If you have more than £85,000 in a 12 month fixed rate ISA with the same bank (or multiple banks under the same authorisation), you can still protect your entire funds. By transferring the excess to another bank with a separate authorisation, you can ensure all your capital is fully protected by the FSCS.
What to look out for in a 12 month fixed rate ISA
See our table above for all the details of the best ISA options. You could use our table to help you compare the ISA deals on offer and find the one that is best suited to your set of circumstances.
When comparing the ISA deals in our table, you may want to consider the following:
Additional bonus rewards: Some ISAs draw you in with enticing bonuses and rewards for opening an ISA with a specific provider. It should be noted that these rewards that come with the ISA rarely come without terms and conditions. For example banks will usually reduce their interest after the reward has been paid. Therefore, if you choose the ISA based on the additional bonus rewards, then be prepared to accept a lower amount of interest.

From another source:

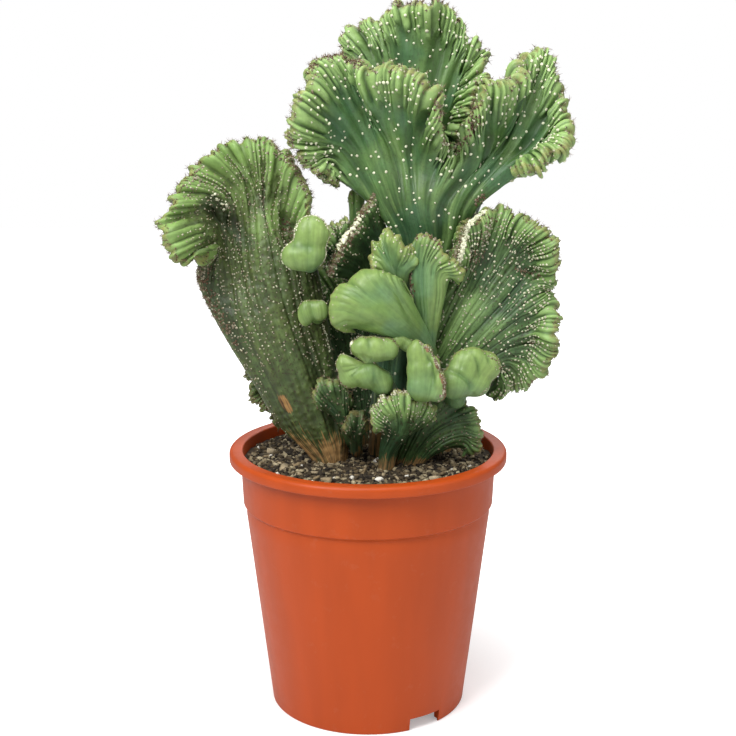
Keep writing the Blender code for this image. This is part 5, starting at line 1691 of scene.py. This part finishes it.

Minimum ISA deposits: Most 12 month fixed rate ISA providers will have a minimum deposit to open an ISA. It is important to take into account the size of the minimum deposit. You should review whether you will need your capital in the near future, if you can afford the minimum deposit and whether the minimum deposit will take you over your tax-free ISA allowance.
Early closure/ withdrawal penalties: Make sure you know whether you can access your capital. The majority of ISA providers will prohibit withdrawals from their ISAs and levy an early closure/withdrawal charge in the event an early withdrawal is made.
How the interest is calculated: The way that your interest is calculated and paid will differ depending on the provider. For example some ISA providers will offer interest payments monthly, quarterly or annually. It may be worth checking how the interest is calculated and how often interest payments are made when choosing an ISA.